US Fed commentary, expectations of a recovery in earnings, as well as expectation of a stable government at the center are some factors which might be triggering a rally in Indian markets, suggest experts.
Foreign Institutional Investors (FIIs) poured in over Rs 3,800 crore on March 11 taking total inflows to a little over Rs 8,000 crore so far in March. This pushed the S&P BSE Sensex to a 6-month high.
Meanwhile, the rupee touched 2-month high. The Indian rupee advanced by 25 paise to close at 69.89 against the US dollar in line with a strong rally in domestic equities, reflecting positive investor sentiments amid hopes that the incumbent NDA government will get the second term.
String flows from foreign investors pushed benchmark indices to break above their crucial resistance levels. The S&P BSE Sensex closed above 37,000 on March 11 for the first time since September 19, 2018, while Nifty50 reclaimed 11,100 for the first time since September 21.
FPIs were net buyers (equity and debt) in February as well as January 2019 for Rs 13,564 crore and Rs 127 crore, respectively. The positive change in sentiment is triggered by domestic as well as global factors and the trend is likely to continue for some more time.
US Fed commentary, expectations of a recovery in earnings, as well as expectation of a stable government at the Centre are some factors that might be triggering a rally in Indian markets, suggest experts.
In February, foreign portfolio investors (FPIs) had invested a net amount of Rs 11,182 crore in the capital markets (both equity and debt).
“FPI inflows into India has clearly turned positive since the end of January this year. The flows in February were the highest since November 2017. The trigger for this inflows is the dovish statement that came from the Fed at the end of January,” VK Vijayakumar Chief Investment Strategist at Geojit Financial Services told Moneycontrol.
“The Fed had categorically stated ‘the rate hikes are on hold’ in the context of the global slowdown. India, like other emerging markets, is receiving capital flows due to this trigger,” he said.
He further added that corporate earning in India is likely to grow around 25 percent in FY 2020. Therefore, India is likely to attract continuing capital flows for the rest of the year.
The positive sentiment in small and midcaps helped these indices outperform the benchmark by a wide margin in March.
The S&P BSE Midcap index has risen 5.4 percent in March so far, while the S&P BSE Smallcap index gained 7.8 percent. In comparison, S&P BSE Sensex has moved up 3.3 percent this month.
The banking sector has also seen a lot of momentum with the Bank Nifty rising 4.3 percent in March so far.

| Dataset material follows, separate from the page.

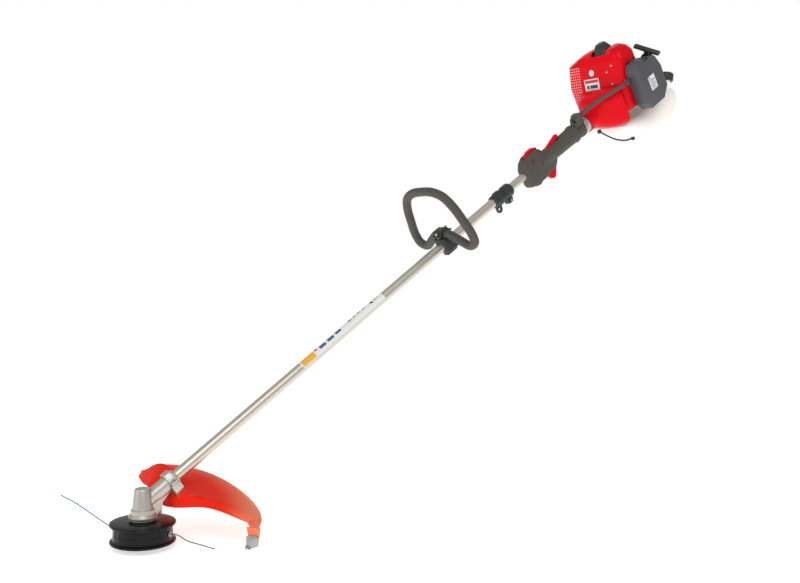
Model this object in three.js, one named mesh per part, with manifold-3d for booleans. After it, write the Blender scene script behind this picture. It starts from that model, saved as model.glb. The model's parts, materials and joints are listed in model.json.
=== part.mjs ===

“The sentiment on Indian market has made a dramatic comeback as mid and smallcaps have seen stellar run for the past two weeks. The market has seen broad-based robustness with buying interest visible across the sectors,” Jagannadham Thunuguntla, Sr VP and Head of Research (Wealth), Centrum Broking Limited told Moneycontrol.“FIIs have continued their aggressive buying triggering a pre-election rally. The months of February and March 2019 have seen FII inflows to the tune of Rs 20,000 crore. As border tensions appearing to have cooled-off, and global central bankers turned pro-liquidity, Indian markets are in the risk-on mood,” he said.